Festival-goers dressed as Soldaderas for a Day of the Dead parade in New Haven, Connecticut, wear bright rebozos and not traditional mourning ones. source

Perhaps the rebozo de luto is an article of the past and doesn’t have a place in modern Mexico. But I can see a possible application that preserves its identity as a feminine garment of mourning and gives it new meaning and importance in the national discourse.

The Rebozo de Luto as Protest


Women in Mexico are facing unprecedented levels of femicide. 10.2 women and girls were murdered in Mexico every day in 2020, up 10% from the year before. There are many reasons why this is happening, too many to cover in this post, but this is not something Mexican women are taking lying down.

A woman with a pink cross on her forehead takes part in a protest to demand justice for Isabel Cabanillas, an activist for women’s rights who was murdered, in Ciudad Juárez. Photograph: José Luis González

Several feminist and human rights organisations are fighting the scourge of gender-based violence gripping the country. Traditional symbols are often adopted in their protests. Catrina makeup takes on new meaning when done protesting the lack of police concern for murdered women. Grave crosses are carried during vigils painted Barbie pink. The high heels girls first get on their quinceañera are lined up in city squares painted red to symbolise the thousands of women murdered.

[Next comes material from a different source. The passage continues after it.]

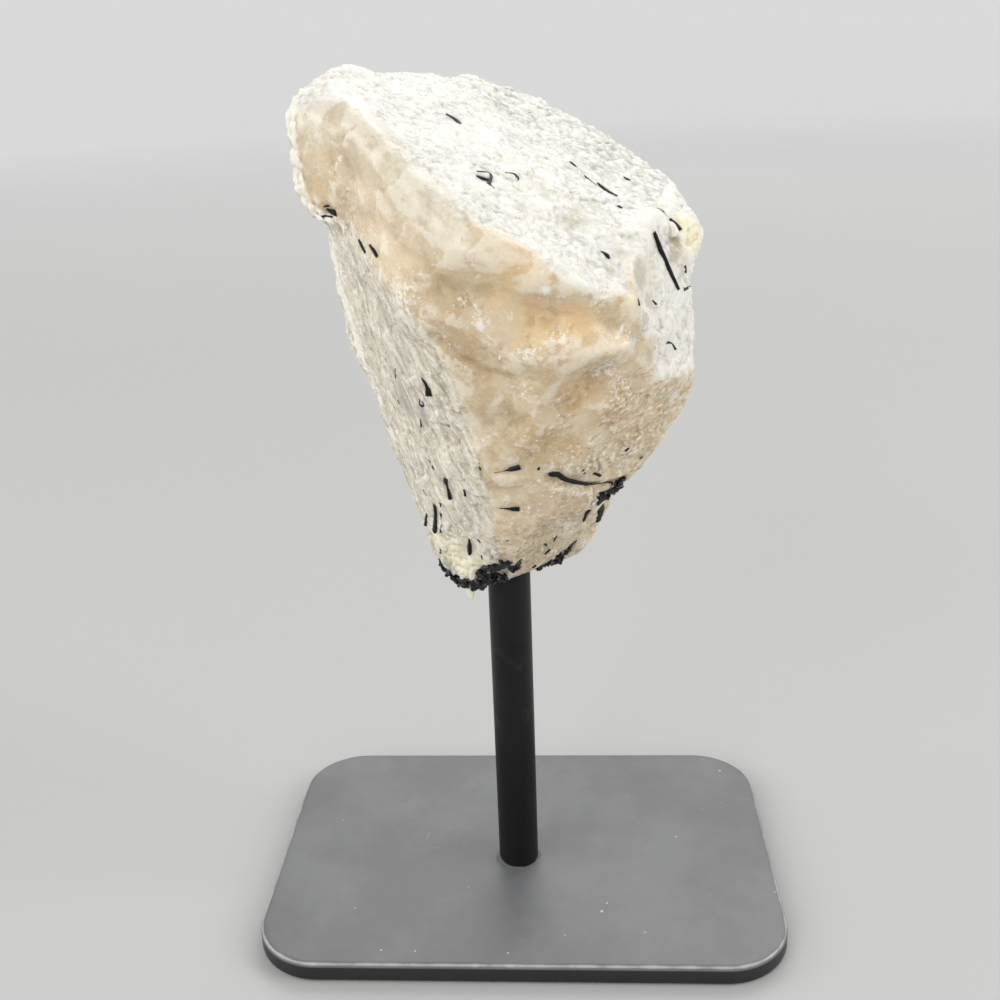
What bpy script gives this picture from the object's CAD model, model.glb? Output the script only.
import math

import bmesh
import bpy
import numpy as np
from mathutils import Matrix, Vector, noise
from mathutils.bvhtree import BVHTree


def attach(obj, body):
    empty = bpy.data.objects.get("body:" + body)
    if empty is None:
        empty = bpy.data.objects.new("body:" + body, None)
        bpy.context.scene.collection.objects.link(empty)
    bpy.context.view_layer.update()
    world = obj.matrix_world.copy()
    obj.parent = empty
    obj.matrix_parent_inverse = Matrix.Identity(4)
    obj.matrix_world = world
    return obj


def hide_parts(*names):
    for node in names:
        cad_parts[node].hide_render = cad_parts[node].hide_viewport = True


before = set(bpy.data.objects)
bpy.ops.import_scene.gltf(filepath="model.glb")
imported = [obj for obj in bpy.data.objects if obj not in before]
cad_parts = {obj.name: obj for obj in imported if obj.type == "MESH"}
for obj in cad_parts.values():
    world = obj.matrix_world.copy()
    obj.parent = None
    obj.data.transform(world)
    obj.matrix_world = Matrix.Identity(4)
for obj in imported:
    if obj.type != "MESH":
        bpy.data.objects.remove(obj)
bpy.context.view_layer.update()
scene = bpy.context.scene
mm = 0.001  # every length in the dictionaries is in millimetres
print("frame loaded:", len(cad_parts), "nodes")


# sockets and node trees

def pickSocket(sockets, name):
    if isinstance(name, int):
        return sockets[name]
    for socket in sockets:
        if socket.enabled and socket.name == name:
            return socket
    raise KeyError(name)


class Wire:
    # an output socket that takes part in Python expressions; sums become Math nodes
    def __init__(self, desk, socket):
        self.desk = desk
        self.socket = socket

    def __getitem__(self, name):
        return Wire(self.desk, pickSocket(self.socket.node.outputs, name))

    def maths(self, operation, first, second):
        return self.desk.add("ShaderNodeMath", {"operation": operation}, {0: first, 1: second})

    def __add__(self, other):
        return self.maths("ADD", self, other)

    def __radd__(self, other):
        return self.maths("ADD", other, self)

    def __sub__(self, other):
        return self.maths("SUBTRACT", self, other)

    def __rsub__(self, other):
        return self.maths("SUBTRACT", other, self)

    def __mul__(self, other):
        return self.maths("MULTIPLY", self, other)

    def __rmul__(self, other):
        return self.maths("MULTIPLY", other, self)

    def __truediv__(self, other):
        return self.maths("DIVIDE", self, other)

    def __rtruediv__(self, other):
        return self.maths("DIVIDE", other, self)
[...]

A little girl plays near the protest on January 11 2020, as activists placed hundreds of red women’s shoes on Mexico City’s main square, the Zócalo. Germán Espinosa 2020

I think the rebozo de luto would make a powerful symbol of collective national mourning for a generation being lost to violence. It would occupy visual and olfactory space as it always has but takes on new meanings of resistance and collective solidarity.

Regardless of its future role, the rebozo de luto is a fascinating tradition and worthy of a place of honour in Mexico’s rich olfactory culture.